All right. I gotta use the bathroom. Let's take a quick break. Okay. Enjoy, enjoy your bathroom time.
All right. What's going on?
A beat chaos. Ah, strangers of paradise. Yeah. DLC. No, main game. So you're playing
stranger of paradise and you're getting into the gameplay and you're getting into the leveling
system and the stories actually go in kind of interesting places and the, the levels in the
back half of the game start to get a lot more complex. What if I'm bad at the word chaos from
chat right now? Then you would silence them. You should not. Um, right. So you watch the water
temple, get to the water temple, right? And the water temple is based off the macro reactor and
like, Oh, it looks exactly like the macro reactor from episode seven. Oh, that's cute. And you know,
you're going through these longer levels and then you get to like the 85, 95% mark. Let's say,
let's say 90% mark. And then you're like, wow, this is the exact moment they ran out of money.
This is the exact second that development started to go really fast.
Oh, because all of a sudden these big story moments are, are they're not cut scenes. They're
like the in game models standing on moving in a row. Budget off Yakuza. Yeah. Oh, no.
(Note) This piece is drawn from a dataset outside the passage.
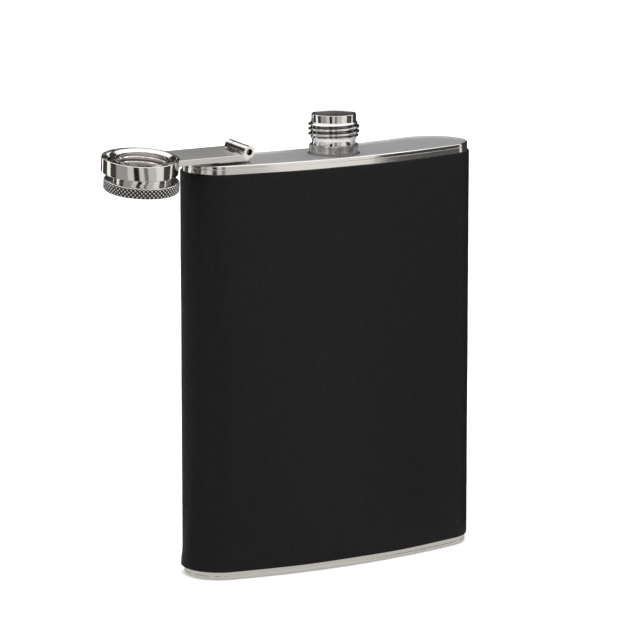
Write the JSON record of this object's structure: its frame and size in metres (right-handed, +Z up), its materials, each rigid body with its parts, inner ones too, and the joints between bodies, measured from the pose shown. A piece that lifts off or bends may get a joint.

And then
you, and then you get to the, then you get to the fucking, you get to like the final regular level
and it's the shittiest looking level in the entire game. It's so ugly. It's, um, you know,
this is a really specific thing. You know, a P, you know, for the PS three, when you were playing
a game that had discrete levels, and then you got to like an area and the area was all made
out of stone and all the stone used the exact same texture. And like the whole area is like,
is the exact same color. Like it's all the same color. And you're like, fuck. And it's not like
an elaborate reference to like the garland cave from FF one or anything. No, it's supposed to be
the floating continent from six. Right. Is the final real level neck. Sorry. Sorry. One second.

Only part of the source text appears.